§ **MATERIAL SHOWN**
□ □ □
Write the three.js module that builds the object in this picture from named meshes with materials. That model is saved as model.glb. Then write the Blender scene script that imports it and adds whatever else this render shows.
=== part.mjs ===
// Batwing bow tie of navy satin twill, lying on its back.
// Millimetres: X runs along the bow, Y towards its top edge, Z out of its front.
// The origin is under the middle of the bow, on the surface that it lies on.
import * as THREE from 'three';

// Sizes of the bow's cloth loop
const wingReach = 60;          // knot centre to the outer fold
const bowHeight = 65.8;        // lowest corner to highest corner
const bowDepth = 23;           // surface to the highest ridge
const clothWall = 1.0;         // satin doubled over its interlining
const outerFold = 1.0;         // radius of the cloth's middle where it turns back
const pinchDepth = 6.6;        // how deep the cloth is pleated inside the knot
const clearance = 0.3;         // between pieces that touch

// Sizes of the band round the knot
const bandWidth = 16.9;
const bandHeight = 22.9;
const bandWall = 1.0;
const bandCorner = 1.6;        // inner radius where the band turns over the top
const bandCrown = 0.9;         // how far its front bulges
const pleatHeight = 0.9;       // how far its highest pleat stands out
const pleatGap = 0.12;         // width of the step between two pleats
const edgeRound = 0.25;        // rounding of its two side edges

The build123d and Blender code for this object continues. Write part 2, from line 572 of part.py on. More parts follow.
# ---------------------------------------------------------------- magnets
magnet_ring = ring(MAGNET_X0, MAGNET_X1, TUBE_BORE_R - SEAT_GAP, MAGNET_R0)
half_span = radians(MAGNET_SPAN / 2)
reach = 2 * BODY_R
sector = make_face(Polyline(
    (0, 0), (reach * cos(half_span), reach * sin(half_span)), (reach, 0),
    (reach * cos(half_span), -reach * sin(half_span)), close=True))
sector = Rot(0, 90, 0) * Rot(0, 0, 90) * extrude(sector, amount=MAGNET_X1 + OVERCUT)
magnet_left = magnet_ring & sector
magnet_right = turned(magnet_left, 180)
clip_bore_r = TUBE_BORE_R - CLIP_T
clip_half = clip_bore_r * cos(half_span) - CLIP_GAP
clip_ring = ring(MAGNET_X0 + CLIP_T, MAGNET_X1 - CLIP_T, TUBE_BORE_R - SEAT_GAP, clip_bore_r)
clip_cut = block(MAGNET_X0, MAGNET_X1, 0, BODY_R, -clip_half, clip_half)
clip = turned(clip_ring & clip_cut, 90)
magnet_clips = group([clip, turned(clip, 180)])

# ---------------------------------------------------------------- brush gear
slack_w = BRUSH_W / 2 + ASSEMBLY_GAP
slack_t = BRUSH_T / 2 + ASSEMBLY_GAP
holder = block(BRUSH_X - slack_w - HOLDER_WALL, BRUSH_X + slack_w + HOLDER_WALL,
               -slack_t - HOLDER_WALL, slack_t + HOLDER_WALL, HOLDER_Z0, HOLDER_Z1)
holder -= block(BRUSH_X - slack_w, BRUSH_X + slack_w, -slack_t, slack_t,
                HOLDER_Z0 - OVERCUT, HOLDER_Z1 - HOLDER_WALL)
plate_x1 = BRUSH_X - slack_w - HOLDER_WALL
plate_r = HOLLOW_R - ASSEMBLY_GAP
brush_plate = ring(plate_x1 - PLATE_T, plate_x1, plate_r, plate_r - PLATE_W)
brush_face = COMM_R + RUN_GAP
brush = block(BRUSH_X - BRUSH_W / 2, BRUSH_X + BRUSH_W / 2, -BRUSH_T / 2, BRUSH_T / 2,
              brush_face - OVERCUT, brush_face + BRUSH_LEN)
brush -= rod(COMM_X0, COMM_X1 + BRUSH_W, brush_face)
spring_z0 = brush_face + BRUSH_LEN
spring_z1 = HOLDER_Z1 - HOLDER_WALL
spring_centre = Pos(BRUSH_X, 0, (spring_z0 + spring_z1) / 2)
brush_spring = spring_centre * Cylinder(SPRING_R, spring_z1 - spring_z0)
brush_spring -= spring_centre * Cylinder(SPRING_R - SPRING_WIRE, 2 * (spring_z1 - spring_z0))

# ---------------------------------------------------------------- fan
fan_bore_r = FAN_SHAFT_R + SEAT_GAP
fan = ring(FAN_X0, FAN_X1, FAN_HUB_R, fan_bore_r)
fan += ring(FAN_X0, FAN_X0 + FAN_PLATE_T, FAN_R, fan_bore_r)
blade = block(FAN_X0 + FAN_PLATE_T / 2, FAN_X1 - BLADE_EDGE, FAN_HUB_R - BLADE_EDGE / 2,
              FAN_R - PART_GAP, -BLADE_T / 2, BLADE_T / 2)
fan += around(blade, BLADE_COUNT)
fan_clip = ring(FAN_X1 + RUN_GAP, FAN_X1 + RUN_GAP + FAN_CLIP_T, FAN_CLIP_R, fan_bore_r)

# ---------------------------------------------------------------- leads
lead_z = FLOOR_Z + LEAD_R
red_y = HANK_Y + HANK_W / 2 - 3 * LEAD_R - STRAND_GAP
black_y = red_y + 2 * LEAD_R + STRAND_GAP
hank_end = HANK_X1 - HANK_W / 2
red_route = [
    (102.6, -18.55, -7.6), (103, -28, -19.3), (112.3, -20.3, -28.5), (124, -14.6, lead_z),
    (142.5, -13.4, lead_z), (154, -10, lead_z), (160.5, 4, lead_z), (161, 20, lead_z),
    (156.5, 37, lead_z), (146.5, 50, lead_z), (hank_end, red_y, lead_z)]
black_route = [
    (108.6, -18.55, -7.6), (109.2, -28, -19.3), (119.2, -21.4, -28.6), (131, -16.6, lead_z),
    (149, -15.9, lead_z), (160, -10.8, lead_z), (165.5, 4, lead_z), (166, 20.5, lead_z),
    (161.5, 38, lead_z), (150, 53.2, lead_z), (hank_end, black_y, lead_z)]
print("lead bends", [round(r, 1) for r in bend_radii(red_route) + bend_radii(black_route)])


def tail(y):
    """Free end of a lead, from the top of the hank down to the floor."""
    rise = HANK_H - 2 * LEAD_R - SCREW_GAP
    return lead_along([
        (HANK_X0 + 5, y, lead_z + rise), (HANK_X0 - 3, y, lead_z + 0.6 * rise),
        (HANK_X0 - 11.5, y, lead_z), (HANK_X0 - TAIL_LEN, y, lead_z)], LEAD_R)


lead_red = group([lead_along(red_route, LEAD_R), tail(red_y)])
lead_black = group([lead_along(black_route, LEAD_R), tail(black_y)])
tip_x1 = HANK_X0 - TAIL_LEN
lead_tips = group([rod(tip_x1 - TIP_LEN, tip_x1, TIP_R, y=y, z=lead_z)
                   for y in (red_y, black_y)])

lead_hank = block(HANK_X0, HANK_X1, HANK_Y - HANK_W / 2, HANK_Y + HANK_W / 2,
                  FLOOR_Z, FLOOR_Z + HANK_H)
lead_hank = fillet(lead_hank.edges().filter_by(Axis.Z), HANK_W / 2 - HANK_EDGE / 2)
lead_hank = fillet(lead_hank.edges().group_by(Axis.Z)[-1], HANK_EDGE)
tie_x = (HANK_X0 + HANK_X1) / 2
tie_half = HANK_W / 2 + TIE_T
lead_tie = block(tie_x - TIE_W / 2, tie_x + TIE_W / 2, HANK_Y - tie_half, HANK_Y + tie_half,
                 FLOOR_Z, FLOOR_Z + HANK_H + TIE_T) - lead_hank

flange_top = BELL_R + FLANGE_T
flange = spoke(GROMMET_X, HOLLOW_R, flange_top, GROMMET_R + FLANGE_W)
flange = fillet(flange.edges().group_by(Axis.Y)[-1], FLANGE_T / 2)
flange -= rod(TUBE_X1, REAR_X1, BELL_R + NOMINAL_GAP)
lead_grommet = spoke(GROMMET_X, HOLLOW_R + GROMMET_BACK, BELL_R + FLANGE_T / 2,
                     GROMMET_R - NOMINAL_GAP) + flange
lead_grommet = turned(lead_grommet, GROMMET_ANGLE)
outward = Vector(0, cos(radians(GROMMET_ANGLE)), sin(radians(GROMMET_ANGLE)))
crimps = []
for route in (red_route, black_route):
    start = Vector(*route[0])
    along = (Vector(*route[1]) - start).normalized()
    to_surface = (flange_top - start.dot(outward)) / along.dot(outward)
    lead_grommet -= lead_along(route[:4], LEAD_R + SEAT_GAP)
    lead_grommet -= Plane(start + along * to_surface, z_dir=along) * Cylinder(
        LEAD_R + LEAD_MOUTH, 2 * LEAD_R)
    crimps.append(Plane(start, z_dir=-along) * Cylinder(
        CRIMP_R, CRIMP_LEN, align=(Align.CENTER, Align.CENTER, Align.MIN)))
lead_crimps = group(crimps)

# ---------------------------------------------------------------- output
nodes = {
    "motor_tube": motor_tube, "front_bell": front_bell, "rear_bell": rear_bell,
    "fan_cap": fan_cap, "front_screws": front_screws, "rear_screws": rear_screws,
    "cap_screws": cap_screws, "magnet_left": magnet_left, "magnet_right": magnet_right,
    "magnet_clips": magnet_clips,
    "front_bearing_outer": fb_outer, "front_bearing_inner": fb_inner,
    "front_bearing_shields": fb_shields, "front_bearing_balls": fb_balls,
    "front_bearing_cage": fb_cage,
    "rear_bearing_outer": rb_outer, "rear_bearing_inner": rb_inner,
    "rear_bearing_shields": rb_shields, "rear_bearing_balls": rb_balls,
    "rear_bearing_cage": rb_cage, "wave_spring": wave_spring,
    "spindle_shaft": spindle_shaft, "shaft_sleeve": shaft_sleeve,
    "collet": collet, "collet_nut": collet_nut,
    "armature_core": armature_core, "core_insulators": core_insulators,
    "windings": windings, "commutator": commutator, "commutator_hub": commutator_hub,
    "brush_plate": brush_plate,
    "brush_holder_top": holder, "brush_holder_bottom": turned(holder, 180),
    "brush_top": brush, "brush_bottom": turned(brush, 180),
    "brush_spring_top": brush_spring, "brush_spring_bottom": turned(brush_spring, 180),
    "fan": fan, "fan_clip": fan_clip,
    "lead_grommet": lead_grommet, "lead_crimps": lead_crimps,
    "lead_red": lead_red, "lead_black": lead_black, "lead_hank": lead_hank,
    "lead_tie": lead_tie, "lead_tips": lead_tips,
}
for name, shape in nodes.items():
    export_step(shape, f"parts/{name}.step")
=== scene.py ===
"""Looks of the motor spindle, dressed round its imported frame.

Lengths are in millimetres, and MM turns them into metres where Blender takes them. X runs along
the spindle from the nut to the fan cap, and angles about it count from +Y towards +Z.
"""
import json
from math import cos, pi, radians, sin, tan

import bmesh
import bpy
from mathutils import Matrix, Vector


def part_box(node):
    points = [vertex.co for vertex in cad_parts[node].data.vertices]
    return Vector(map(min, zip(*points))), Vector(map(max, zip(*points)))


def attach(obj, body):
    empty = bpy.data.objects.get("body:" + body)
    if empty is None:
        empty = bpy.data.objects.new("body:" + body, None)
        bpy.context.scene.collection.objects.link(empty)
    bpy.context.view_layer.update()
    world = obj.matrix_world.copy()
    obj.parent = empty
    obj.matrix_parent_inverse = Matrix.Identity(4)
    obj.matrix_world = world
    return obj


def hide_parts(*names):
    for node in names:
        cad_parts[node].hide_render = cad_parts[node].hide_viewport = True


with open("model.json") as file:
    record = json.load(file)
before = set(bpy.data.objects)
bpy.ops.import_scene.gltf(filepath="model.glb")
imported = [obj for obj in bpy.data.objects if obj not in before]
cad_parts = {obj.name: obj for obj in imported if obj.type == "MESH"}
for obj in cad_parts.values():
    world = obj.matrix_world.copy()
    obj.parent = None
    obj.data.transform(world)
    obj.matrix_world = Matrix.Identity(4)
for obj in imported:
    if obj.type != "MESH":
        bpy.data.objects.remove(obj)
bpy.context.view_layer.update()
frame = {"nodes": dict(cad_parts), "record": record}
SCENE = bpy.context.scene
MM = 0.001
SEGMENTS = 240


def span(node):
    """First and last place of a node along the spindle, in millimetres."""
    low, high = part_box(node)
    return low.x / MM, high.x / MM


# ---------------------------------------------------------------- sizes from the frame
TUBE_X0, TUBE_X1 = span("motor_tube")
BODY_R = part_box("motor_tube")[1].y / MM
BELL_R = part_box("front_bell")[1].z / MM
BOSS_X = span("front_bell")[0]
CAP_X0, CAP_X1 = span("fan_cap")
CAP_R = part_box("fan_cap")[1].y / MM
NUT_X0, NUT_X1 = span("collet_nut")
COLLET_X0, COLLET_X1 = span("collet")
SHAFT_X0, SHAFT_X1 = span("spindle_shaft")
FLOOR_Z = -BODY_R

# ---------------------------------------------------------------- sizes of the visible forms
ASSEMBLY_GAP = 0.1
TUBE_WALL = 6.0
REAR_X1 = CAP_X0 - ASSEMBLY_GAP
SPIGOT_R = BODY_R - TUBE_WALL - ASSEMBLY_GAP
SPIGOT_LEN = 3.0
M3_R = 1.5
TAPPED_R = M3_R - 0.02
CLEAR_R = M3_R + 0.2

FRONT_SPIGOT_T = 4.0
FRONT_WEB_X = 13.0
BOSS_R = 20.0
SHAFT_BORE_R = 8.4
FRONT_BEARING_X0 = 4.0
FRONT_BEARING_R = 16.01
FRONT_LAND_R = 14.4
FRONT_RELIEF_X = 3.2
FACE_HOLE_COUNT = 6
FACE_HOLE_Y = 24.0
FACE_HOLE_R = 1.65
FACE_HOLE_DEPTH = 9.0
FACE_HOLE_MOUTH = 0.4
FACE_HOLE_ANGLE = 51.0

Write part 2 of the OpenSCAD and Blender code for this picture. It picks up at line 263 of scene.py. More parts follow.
□ □ □
§ **WHAT YOU HAVE TO DO**
In the listing above, locate the line containing "obj.matrix_world = world" and the line containing "obj.data.transform(world)", then transcribe both and every line between them verbatim.

§ **EXERCISE OUTPUT**
    obj.matrix_world = world
    return obj


def hide_parts(*names):
    for node in names:
        cad_parts[node].hide_render = cad_parts[node].hide_viewport = True


with open("model.json") as file:
    record = json.load(file)
before = set(bpy.data.objects)
bpy.ops.import_scene.gltf(filepath="model.glb")
imported = [obj for obj in bpy.data.objects if obj not in before]
cad_parts = {obj.name: obj for obj in imported if obj.type == "MESH"}
for obj in cad_parts.values():
    world = obj.matrix_world.copy()
    obj.parent = None
    obj.data.transform(world)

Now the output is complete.